• Aim
Find how many lines contain "parts" and state only that number.

** Begin Record list **

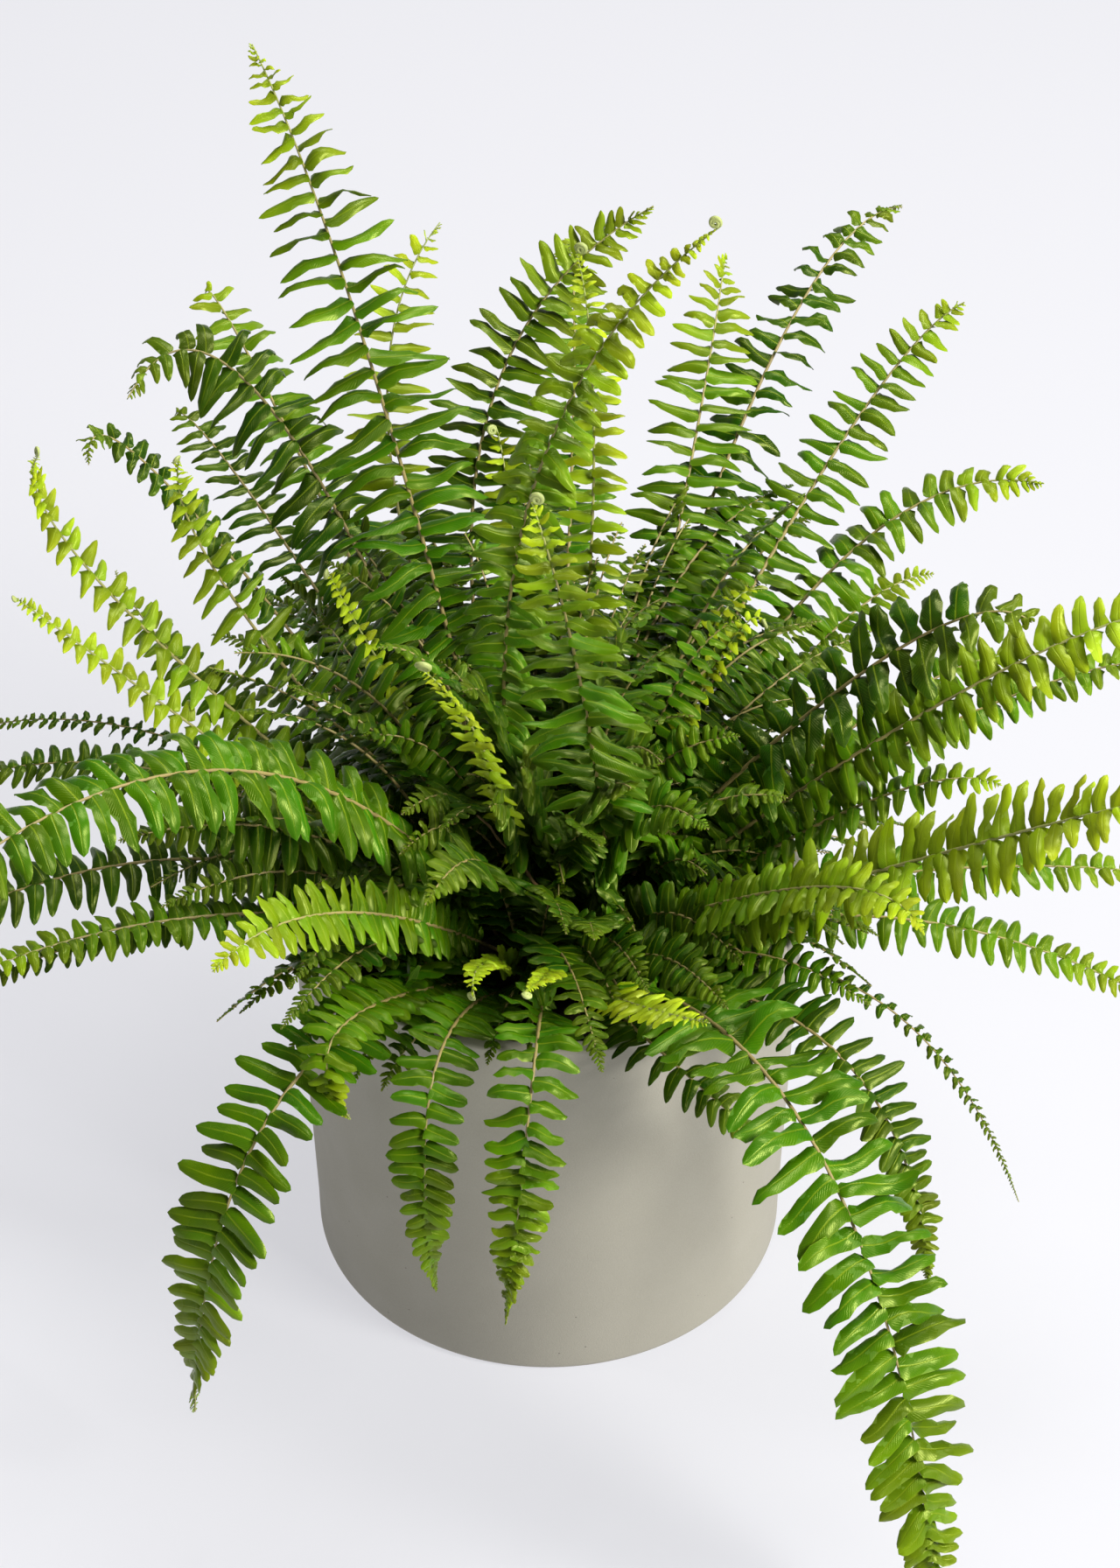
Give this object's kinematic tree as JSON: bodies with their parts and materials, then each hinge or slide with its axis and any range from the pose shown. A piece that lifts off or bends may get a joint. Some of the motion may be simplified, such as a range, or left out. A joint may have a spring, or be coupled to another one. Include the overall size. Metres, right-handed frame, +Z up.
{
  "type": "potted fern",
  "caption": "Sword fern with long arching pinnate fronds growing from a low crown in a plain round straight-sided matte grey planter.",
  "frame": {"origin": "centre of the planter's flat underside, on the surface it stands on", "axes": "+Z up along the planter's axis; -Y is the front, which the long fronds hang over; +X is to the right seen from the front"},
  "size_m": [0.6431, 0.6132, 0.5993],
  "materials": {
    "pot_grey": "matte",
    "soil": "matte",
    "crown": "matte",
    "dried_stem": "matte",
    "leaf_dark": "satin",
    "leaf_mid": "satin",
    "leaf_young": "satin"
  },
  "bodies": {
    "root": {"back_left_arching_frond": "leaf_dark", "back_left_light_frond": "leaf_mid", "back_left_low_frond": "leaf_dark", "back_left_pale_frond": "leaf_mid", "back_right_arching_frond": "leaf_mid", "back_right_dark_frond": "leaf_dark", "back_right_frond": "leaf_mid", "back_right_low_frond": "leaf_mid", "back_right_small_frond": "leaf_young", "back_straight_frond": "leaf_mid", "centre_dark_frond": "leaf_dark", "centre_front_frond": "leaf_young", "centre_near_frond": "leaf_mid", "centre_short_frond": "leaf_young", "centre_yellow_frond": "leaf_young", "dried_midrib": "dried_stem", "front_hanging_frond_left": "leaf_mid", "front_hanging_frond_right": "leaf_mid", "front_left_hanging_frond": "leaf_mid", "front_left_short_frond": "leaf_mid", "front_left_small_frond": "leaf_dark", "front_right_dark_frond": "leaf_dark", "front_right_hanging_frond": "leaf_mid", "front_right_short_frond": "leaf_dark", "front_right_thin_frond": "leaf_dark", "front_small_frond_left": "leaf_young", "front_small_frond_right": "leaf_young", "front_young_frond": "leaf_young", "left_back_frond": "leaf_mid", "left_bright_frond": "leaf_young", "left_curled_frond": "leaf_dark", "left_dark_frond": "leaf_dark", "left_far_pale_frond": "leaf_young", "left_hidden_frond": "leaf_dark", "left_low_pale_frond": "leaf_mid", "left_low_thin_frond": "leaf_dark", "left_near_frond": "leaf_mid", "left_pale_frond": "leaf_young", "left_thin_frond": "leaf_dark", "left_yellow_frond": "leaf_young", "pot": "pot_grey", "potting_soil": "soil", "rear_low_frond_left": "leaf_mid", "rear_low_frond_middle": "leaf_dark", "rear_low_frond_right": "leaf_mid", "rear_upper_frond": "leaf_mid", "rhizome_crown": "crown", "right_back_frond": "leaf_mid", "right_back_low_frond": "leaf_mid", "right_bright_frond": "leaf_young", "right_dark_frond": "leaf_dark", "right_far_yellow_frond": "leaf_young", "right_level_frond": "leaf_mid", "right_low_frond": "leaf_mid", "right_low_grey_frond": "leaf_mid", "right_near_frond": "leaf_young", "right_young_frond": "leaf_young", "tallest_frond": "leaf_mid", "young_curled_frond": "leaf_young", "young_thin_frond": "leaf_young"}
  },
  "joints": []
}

** End Record list **
** Begin Record list **

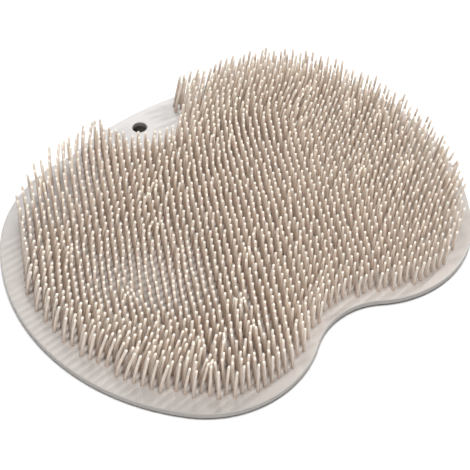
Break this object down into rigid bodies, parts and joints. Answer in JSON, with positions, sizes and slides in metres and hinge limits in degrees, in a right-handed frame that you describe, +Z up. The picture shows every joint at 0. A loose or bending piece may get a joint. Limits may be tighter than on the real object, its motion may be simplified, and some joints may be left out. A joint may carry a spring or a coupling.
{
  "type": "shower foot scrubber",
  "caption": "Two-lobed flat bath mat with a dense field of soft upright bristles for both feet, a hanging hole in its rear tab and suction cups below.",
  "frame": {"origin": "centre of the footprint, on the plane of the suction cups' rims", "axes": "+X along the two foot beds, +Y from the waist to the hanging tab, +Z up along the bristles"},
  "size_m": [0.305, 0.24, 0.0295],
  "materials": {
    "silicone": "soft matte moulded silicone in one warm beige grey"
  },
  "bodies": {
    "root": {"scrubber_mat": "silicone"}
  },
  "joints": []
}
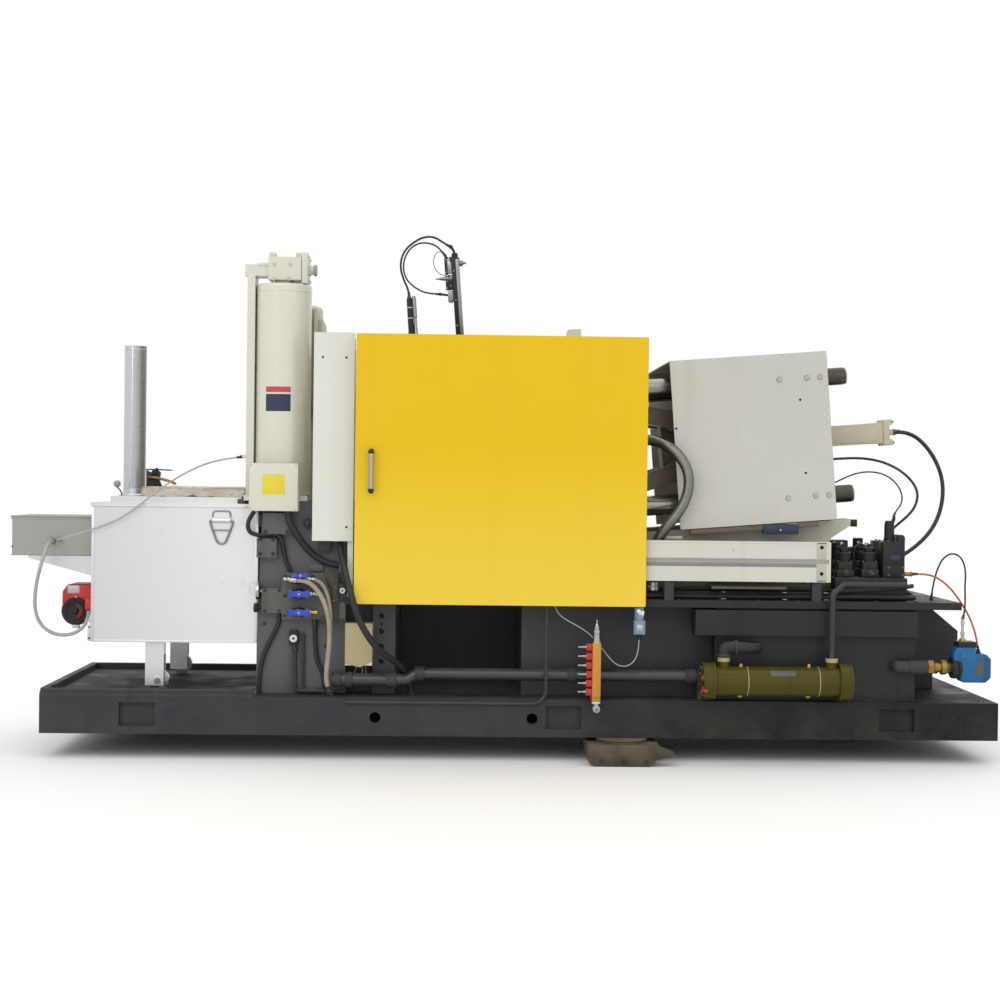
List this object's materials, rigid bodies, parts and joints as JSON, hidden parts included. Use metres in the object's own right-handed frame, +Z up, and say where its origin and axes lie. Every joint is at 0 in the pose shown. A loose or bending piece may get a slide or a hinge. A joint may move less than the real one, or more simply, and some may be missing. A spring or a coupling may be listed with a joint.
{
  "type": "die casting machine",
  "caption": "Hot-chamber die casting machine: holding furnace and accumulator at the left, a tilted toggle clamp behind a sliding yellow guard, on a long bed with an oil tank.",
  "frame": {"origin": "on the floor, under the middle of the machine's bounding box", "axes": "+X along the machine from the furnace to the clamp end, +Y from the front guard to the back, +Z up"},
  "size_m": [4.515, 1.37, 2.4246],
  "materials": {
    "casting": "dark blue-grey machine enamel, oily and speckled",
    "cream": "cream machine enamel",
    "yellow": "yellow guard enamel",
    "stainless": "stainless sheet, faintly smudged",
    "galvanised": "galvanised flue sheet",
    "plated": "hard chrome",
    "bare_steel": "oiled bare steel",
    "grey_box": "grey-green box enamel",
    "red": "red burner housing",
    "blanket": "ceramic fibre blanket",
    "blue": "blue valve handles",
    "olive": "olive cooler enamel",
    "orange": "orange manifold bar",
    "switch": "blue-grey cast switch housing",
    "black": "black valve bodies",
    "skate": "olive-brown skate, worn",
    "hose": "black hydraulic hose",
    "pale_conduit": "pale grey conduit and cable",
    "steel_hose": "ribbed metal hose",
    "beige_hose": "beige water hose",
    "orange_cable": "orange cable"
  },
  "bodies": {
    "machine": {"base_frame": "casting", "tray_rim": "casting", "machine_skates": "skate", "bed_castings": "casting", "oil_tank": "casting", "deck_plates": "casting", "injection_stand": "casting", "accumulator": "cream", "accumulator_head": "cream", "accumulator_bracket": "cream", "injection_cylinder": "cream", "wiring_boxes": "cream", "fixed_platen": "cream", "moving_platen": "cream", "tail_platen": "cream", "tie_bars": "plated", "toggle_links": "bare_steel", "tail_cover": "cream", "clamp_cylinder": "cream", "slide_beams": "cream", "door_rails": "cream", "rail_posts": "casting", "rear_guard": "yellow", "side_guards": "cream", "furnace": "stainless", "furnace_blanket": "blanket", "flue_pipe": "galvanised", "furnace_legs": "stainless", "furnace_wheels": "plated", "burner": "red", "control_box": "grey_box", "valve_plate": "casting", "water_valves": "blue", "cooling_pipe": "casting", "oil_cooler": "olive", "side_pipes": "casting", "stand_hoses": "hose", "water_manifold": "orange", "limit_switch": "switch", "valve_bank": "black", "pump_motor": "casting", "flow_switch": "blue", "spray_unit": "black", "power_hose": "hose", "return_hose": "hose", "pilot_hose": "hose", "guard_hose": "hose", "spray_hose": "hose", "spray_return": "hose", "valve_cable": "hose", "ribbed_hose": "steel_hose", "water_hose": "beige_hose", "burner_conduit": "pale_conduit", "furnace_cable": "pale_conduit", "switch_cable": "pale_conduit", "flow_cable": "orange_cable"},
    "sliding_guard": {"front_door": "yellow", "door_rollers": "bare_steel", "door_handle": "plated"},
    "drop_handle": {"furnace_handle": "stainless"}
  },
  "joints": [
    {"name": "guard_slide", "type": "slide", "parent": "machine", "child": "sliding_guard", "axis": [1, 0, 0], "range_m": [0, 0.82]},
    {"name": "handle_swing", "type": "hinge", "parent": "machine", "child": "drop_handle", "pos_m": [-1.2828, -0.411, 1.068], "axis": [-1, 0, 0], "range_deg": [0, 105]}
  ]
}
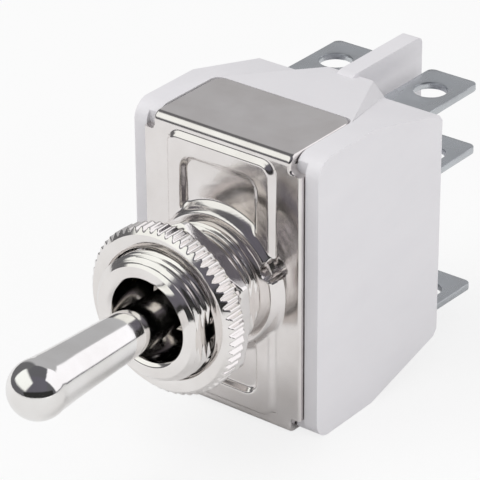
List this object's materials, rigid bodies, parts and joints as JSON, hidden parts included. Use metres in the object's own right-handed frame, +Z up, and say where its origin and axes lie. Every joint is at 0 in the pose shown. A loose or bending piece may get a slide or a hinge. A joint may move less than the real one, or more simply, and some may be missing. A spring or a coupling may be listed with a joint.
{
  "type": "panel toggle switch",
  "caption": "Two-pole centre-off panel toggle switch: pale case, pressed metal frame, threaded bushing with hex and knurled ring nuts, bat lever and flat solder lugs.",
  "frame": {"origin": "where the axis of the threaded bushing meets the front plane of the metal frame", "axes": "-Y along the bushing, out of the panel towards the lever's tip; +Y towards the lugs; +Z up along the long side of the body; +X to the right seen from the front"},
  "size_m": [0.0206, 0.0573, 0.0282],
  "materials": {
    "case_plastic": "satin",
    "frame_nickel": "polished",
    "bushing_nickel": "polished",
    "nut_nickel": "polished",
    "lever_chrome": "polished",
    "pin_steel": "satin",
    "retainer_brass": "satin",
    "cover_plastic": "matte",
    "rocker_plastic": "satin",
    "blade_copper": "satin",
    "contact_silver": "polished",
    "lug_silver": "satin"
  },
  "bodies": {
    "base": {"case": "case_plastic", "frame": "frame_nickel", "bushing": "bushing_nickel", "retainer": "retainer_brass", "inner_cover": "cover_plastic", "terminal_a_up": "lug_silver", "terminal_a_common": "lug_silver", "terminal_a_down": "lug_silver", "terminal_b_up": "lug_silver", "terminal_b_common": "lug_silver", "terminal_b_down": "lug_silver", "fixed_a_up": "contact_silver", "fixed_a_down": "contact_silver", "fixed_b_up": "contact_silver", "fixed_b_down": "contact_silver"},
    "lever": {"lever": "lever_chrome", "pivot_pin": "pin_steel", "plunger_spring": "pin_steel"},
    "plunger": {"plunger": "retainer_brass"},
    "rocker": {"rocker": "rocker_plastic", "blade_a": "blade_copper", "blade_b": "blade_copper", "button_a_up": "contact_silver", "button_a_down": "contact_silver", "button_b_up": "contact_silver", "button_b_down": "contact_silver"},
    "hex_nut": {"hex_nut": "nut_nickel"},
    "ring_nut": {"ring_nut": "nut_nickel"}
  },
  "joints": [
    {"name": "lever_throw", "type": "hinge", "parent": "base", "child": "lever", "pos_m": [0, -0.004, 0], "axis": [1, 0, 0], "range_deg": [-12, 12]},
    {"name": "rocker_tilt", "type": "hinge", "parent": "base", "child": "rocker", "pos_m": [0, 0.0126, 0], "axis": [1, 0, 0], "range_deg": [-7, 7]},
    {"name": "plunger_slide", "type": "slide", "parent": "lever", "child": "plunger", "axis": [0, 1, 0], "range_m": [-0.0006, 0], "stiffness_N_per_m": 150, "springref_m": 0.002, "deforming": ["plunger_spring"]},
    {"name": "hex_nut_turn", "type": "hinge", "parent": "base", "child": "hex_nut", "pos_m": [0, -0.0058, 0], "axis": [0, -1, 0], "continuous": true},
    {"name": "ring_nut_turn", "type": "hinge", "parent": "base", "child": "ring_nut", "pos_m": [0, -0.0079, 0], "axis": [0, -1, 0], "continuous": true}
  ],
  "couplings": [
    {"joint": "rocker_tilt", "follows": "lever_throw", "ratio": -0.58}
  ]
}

** End Record list **

• Worked solution
4